Lerchs Arbeit ist ein Stück akademischer Wissenschaftsgeschichte. Diese Geschichte darf aber auch Astrologen beschäftigen: Der heutige Astrologe, der naiv-selbstverständlich „die“ klassische oder traditionelle Astrologie anwendet, erhält hier einen Überblick über Begriffe und Lehrmeinungen der damaligen Astrologie, vor allem aber den Überblick über kritische Rückfragen an die Astrologie (und die Antworten der Astrologen).

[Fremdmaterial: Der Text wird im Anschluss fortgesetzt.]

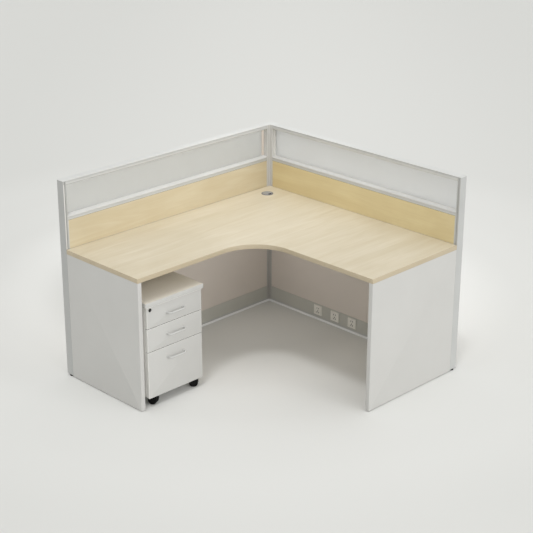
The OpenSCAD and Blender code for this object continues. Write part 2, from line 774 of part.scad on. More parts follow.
// The bar is lifted by the crank pin under its ledge. Raised, each catch
// stands in front of the peg on its drawer.
module lock_bar() color("silver") on_pedestal() {
    ledge_z = lock_z - crank_e + crank_pin_r + lock_play;
    low = peg_zs[2] - peg_r - cut - catch_t;
    translate([bar_x, bar_y, low]) cube([bar_t, bar_w, ledge_z + catch_t - low]);
    translate([bar_x, bar_y, ledge_z]) cube([catch_x - bar_x, bar_w, catch_t]);
    for (z = peg_zs) translate([bar_x, bar_y, z - peg_r - cut - catch_t])
        cube([catch_x - bar_x, bar_w, catch_t]);
}

// Castors. Each is drawn with its swivel pin on the Z axis and its wheels
// trailing towards -Y, and is then turned to its resting direction.
function castor_place(i) = [
    castor_sides[i] * (ped_w / 2 - castor_in_x),
    castor_ends[i] == 0 ? castor_in_y : ped_d - castor_in_y,
    0
];
module at_castor(i) translate(castor_place(i)) rotate([0, 0, castor_turns[i]]) children();
module at_castors() for (i = [0 : 3]) at_castor(i) children();
module across(r, w, fn = 64) translate([-w / 2, -trail, wheel_r]) rotate([0, 90, 0])
    cylinder(r = r, h = w, $fn = fn);
module castor_plates() color("silver") on_pedestal() at_castors() difference() {
    translate([-plate_w / 2, -plate_w / 2, castor_h - plate_t]) cube([plate_w, plate_w, plate_t]);
    translate([0, 0, castor_h - plate_t - cut])
        cylinder(r = pin_r + run, h = plate_t + 2 * cut, $fn = 48);
}
module castor(i) color("black") on_pedestal() at_castor(i) {
    pocket_r = wheel_r + wheel_play;
    hood_w = 2 * (wheel_step + wheel_w);
    boss_top = castor_h - plate_t - fit;
    difference() {
        union() {
            difference() {
                across(pocket_r + hood_t, hood_w);
                translate([-hood_w, -trail - 2 * wheel_r, -wheel_r])
                    cube([2 * hood_w, 4 * wheel_r, 2 * (wheel_r + axle_r)]);
            }
            across(pocket_r - 2 * hood_t, web_t);
            translate([0, 0, wheel_r]) cylinder(r = swivel_r, h = boss_top - wheel_r, $fn = 48);
        }
        for (s = [0, 1]) mirror([s, 0, 0]) translate([web_t / 2 + hood_w / 2, 0, 0])
            across(pocket_r, hood_w);
        translate([-hood_w, -trail - 2 * wheel_r, -wheel_r])
            cube([2 * hood_w, 4 * wheel_r, 2 * wheel_r - 3 * axle_r]);
        across(axle_r + run, hood_w + 2 * cut, 48);
    }
    translate([0, 0, boss_top]) cylinder(r = pin_r, h = castor_h + pin_in - boss_top, $fn = 48);
}
// Half of a wheel's section: radius across, width up
module wheel_section() polygon(concat(
    [[0, 0]],
    [for (a = [-90 : 22.5 : 0]) [wheel_r + tread_r * (cos(a) - 1), tread_r * (sin(a) + 1)]],
    [for (a = [0 : 22.5 : 90])
        [wheel_r + tread_r * (cos(a) - 1), wheel_w + tread_r * (sin(a) - 1)]],
    [[wheel_r / 2, wheel_w], [wheel_r / 2 - hood_t, wheel_w - hood_t], [0, wheel_w - hood_t]]
));
module wheel_pair(i) color("black") on_pedestal() at_castor(i) {
    for (s = [0, 1]) mirror([s, 0, 0]) translate([wheel_step, -trail, wheel_r])
        rotate([0, 90, 0]) rotate_extrude($fn = 96) wheel_section();
    across(axle_r, 2 * wheel_step, 48);
}

corner_post();
left_end_post();
right_end_post();
inner_stiles();
post_caps();
top_rails();
mid_rails();
lower_rails();
back_glass();
return_glass();
glazing_beads();
back_maple_tile();
return_maple_tile();
outer_maple_tiles();
lower_tiles();
back_raceway_cover();
return_raceway_cover();
outer_raceway_covers();
sockets();
worktop();
worktop_edge_band();
grommet_ring();
grommet_cap();
left_gable();
right_gable();
gable_glides();
worktop_brackets();
bracket_screws();
corner_leveller();
left_leveller();
right_leveller();
pedestal_sides();
pedestal_back();
pedestal_base();
pedestal_top();
cabinet_runners();
castor_plates();
lock_barrel();
lock_plug();
lock_bar();
for (i = [0 : 2]) {
    drawer_front(i);
    drawer_box(i);
    drawer_handle(i);
    drawer_runners(i);
}
for (i = [0 : 3]) {
    castor(i);
    wheel_pair(i);
}
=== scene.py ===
"""Finishes and fine detail of the corner workstation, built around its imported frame.

Lengths are in millimetres up to the point where a mesh is made, and each mesh is in metres.
"""
import json
import math

import bpy
import numpy as np
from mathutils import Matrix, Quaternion, Vector


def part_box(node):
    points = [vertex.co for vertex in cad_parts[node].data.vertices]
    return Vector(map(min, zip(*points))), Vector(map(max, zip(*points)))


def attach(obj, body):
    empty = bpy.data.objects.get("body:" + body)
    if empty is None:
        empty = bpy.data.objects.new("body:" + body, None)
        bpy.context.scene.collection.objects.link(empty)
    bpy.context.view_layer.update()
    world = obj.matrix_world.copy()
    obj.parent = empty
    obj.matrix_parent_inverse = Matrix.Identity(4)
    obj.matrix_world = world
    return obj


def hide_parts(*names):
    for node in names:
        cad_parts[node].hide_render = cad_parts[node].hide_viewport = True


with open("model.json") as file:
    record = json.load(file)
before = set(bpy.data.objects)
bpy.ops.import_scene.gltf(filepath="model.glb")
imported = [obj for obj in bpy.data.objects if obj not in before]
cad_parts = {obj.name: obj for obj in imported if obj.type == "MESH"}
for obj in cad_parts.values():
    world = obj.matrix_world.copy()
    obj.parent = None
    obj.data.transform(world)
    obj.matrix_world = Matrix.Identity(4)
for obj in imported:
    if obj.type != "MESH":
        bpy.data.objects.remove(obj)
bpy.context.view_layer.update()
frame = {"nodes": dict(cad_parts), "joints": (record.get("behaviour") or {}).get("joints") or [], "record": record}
MM = 0.001
ROOT = "workstation"
DRAWERS = (1, 2, 3)
CASTORS = ("front_left", "front_right", "rear_left", "rear_right")
# Object axes that take the (u, v, w) of a shape drawn across each axis
PLANES = {"x": (1, 2, 0), "y": (2, 0, 1), "z": (0, 1, 2)}
# Points along each rounded edge of a plate
ROUND_STEPS = 4


def corners(node):
    """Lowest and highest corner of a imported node, in millimetres."""
    low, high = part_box(node)
    return np.array(low) / MM, np.array(high) / MM


def heights(node):
    """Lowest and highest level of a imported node, in millimetres."""
    low, high = corners(node)
    return low[2], high[2]


# Places taken from the frame, and sizes that several pieces share

LEFT, RIGHT = corners("left_end_post")[0][0], corners("corner_post")[1][0]
FRONT, BACK = corners("right_end_post")[0][1], corners("corner_post")[1][1]
INNER_X, INNER_Y = corners("corner_post")[0][:2]
TOP_LOW, TOP_HIGH = corners("worktop_edge_band")
WORK_X = corners("right_gable")[0][0]
WORK_Y = corners("left_gable")[0][1]
SILL_Z, BEAD_TOP = heights("glazing_beads")
RUN_THICK = BACK - INNER_Y
STILE = 20.0
BOARD = 25.0
# Each partition run: the axis across it, its inner and outer face, and its two ends
RUNS = {
    "back": ("y", INNER_Y, BACK, LEFT, INNER_X),
    "return": ("x", INNER_X, RIGHT, FRONT, INNER_Y),
}


# Shapes

def across(points, axis):
    """Turns (u, v, w) points so that w runs along the named axis."""
    out = np.empty(points.shape)
    out[..., list(PLANES[axis])] = points
    return out


def unit(vectors):
    """Each vector divided by its length."""
    return vectors / np.linalg.norm(vectors, axis=-1, keepdims=True)


def fillet(points, radii, steps=6):
    """Closed outline whose corners are arcs of the given radii.

    Each arc starts and ends at radius / tan(half angle) from its corner, and its points are the
    spherical blend of the two end radii about a centre at radius / sin(half angle).
    """
    points = np.asarray(points, float)
    radii = np.broadcast_to(np.asarray(radii, float), len(points))[:, None]
    back = unit(np.roll(points, 1, 0) - points)
    ahead = unit(np.roll(points, -1, 0) - points)
    half = np.arccos(np.clip((back * ahead).sum(1, keepdims=True), -1, 1)) / 2
    centre = points + unit(back + ahead) * radii / np.sin(half)
    start = points + back * radii / np.tan(half) - centre
    end = points + ahead * radii / np.tan(half) - centre
    turn = (math.pi - 2 * half)[:, None]
    share = np.linspace(0, 1, steps)[None, :, None]
    blended = np.sin((1 - share) * turn) * start[:, None] + np.sin(share * turn) * end[:, None]
    return (centre[:, None] + blended / np.sin(turn)).reshape(-1, 2)


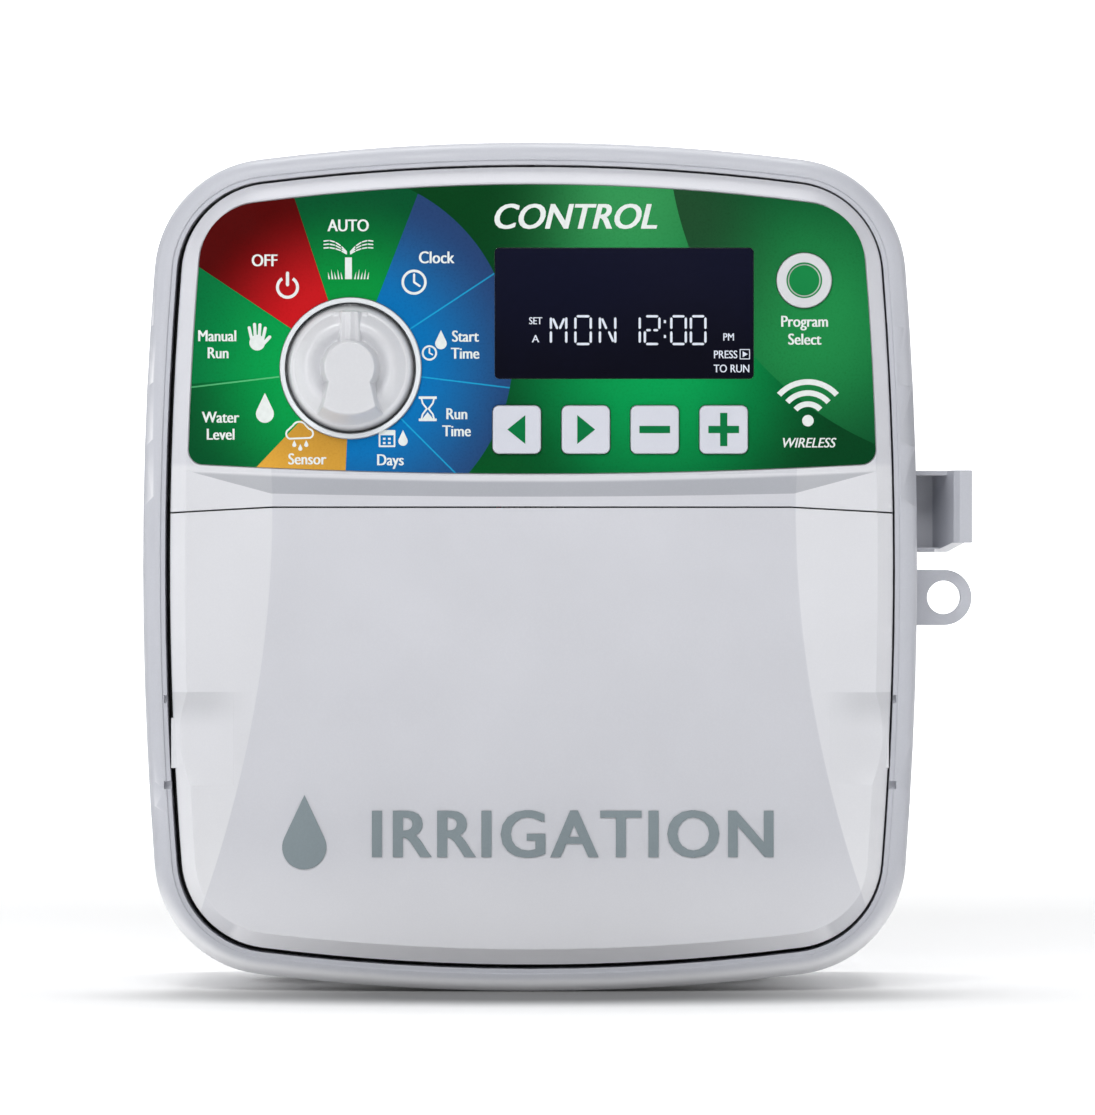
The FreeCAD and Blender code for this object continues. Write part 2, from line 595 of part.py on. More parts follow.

Das ist auch für heutige, manchmal mühselige Diskurse spannend und aktuell. Schon deshalb sollte diese Arbeit unter Astrologen der Gegenwart (und deren Kritikern) intensiv zur Kenntnis genommen werden, und wäre es nur als reiche Schatzkammer von Argumenten für und gegen Astrologie.